I think we’re fast approaching a major upheaval in copyright law. There is a point in which we have major conflict between law and practice. Here in the US this means either the law gets modified or it becomes mooted. For an example of mooting I can think of nothing so obvious as speed limits. I know of nobody personally who does not speed – not necessarily all the time, but some of the time in some places. (In Georgia the law is actually written, now, that if you’re detected at less than five miles an hour over the speed limit a ticket cannot be issued – but if you’re fast enough they can ticket you the ticket is based on the posted, not the gray area, speed. In other words, “Yeah, this is the law on how fast you can go, but we’ll look away as long as you don’t go too much over it.) For an example of what people do forcing the law to change, see the history of slavery in the US.
Note that the law CAN win, but it takes dedicated and comprehensive enforcement. That’s why those who favored making abortions legal won in the US – too many weren’t being enforced because the daughters/wives were “of family”, and we started seeing pictures of the consequences of those who weren’t able to have a dozen appendectomies meeting coathangers in desperation, and as a consequence the people who had to enforce it (not just law enforcement) started looking the other way. The dead fetus images the current anti’s use are shocking. So were the images used by the pro’s back when. Both work. Add that “This means you may have to put your daughter in jail,” and, well, we know who has won so far. But I digress.
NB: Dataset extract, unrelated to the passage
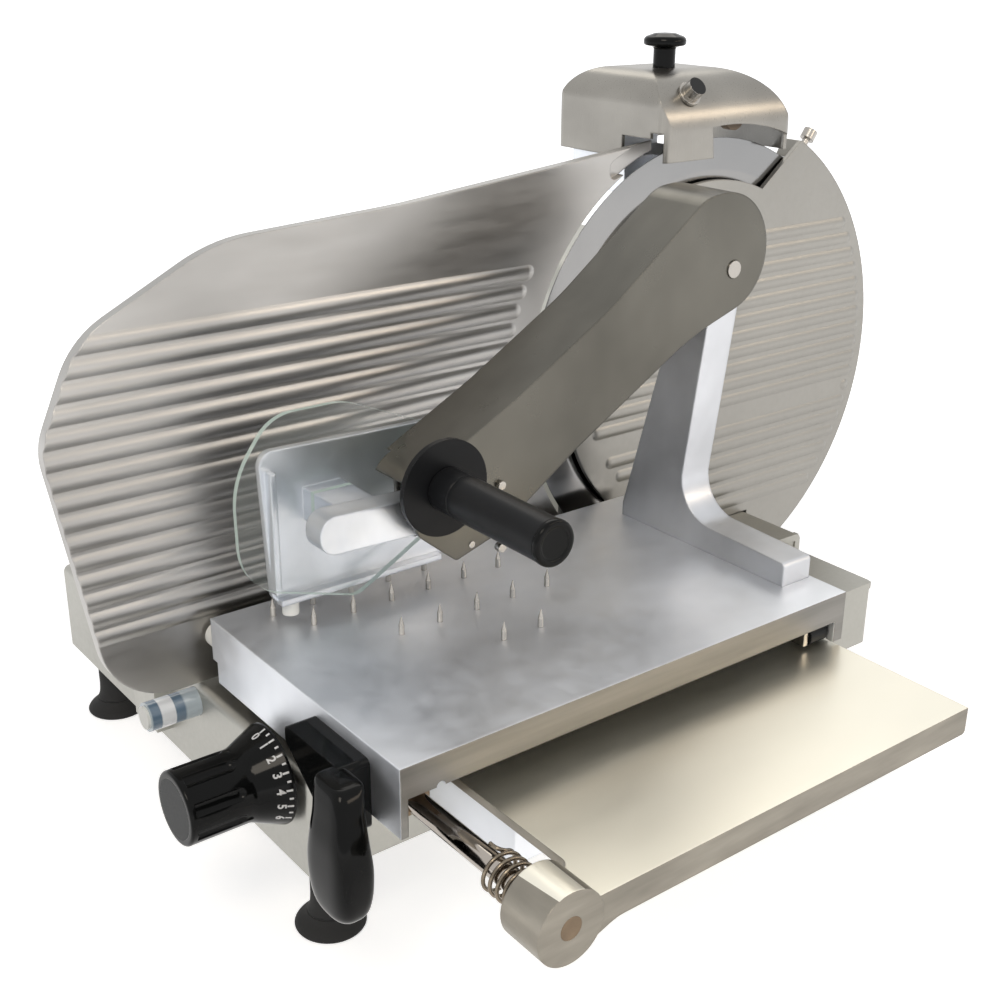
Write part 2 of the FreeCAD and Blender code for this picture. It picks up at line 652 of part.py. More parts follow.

The first and more obvious conflict is in the realm of ‘who owns the product.’ It is in simple a revisitation of the ‘right of first sale’. The doctrine was first espoused in Bobbs-Merrill Co. v. Straus and has been refined a bit since. In very simplistic terms, once you’ve purchased it the original producer has no say in what you do with it. Slightly more refined, the original producer has no say in whether nor at what price you resell the product. It does not give you the right to copy and sell multiples, it just gives you total control of the single item you have legally obtained. Eventually this was codified into the Copyright act itself.
But there was a snag when computers became a bit more common. Actually it started with videotapes, but got really wild with computers. Producers lost when they tried to control rental prices of videotapes (they might be used as basis for copies, and besides a lot of people are going to pay to see these but we’re getting none of that money). Then in the computer age we got “licenses” and for quite some time those got upheld. Well, they got upheld until a recent case that deserves a lot of attention. Timothy S. Vernor v. Autodesk Inc. had a federal judge tell a company that ONLY licensed its products that this didn’t matter – that the license wasn’t that so much as it was an attempt to get around the right of first sale.
That said, things have gone the other way for downloadable content. Courts have so far supported the idea that downloaded movies and music have restrictions – that they’re limited in ability to move to another system, whether one belonging to the original purchaser or to another user’s system. This, then, is where our major point of conflict exists.
The recent Kindle embarrassment may be the lighting of the fuze for this change. For those who don’t recall, Amazon has been able to remove or modify purchased material that was on the Kindles. This came to the news when some of George Orwell’s books (of particular irony 1984) were removed without notice. Yes, the purchasers were reimbursed, but it doesn’t change the impact.
If a book company prints and sells some books and then discovers it didn’t have the right to do that it creates problems – you can’t unscramble the egg. Amazon is claiming the right to do this, however, if the item is electronically published. It’s not an easy decision in law, but there’s one critical thing that probably clinches that this will (should) be another fall to the first sale doctrine. A few people who’d purchased the item had moved them to some memory cards. When the story broke about the removal, they acted to preserve their copies. This runs into DMCA which prevents modification of software, but it doesn’t change one simple fact: Amazon didn’t unscramble the egg.
Because you can’t unscramble the egg, I think we’ll wind up with laws that say downloaded products are subject to the first sale doctrine.
But what if we don’t? What if courts and lawmakers decide that it doesn’t apply for this sort of issue? Well, then we make the law moot. Put simply, a lot more people will become “pirates”. We’ll see unspoken and eventually codified ‘gray areas’. “Well, if you only download so many GB we’re going to leave you alone, but if you go over it’s all going to count against you.” Anybody who’s played competitive games or who has had to deal with children knows the next step – – everybody games the system to get as much (or more than) as allowed. At that point we run into a generation or so of the entire copyright system under assault because if part is considered absurd, that opinion bleeds to other elements.
At which point we’re back to wondering – is it going to be enforced like civil rights or like speed limits? My bet is the latter – IF it’s not changed in the first place. But it will be an interesting ride.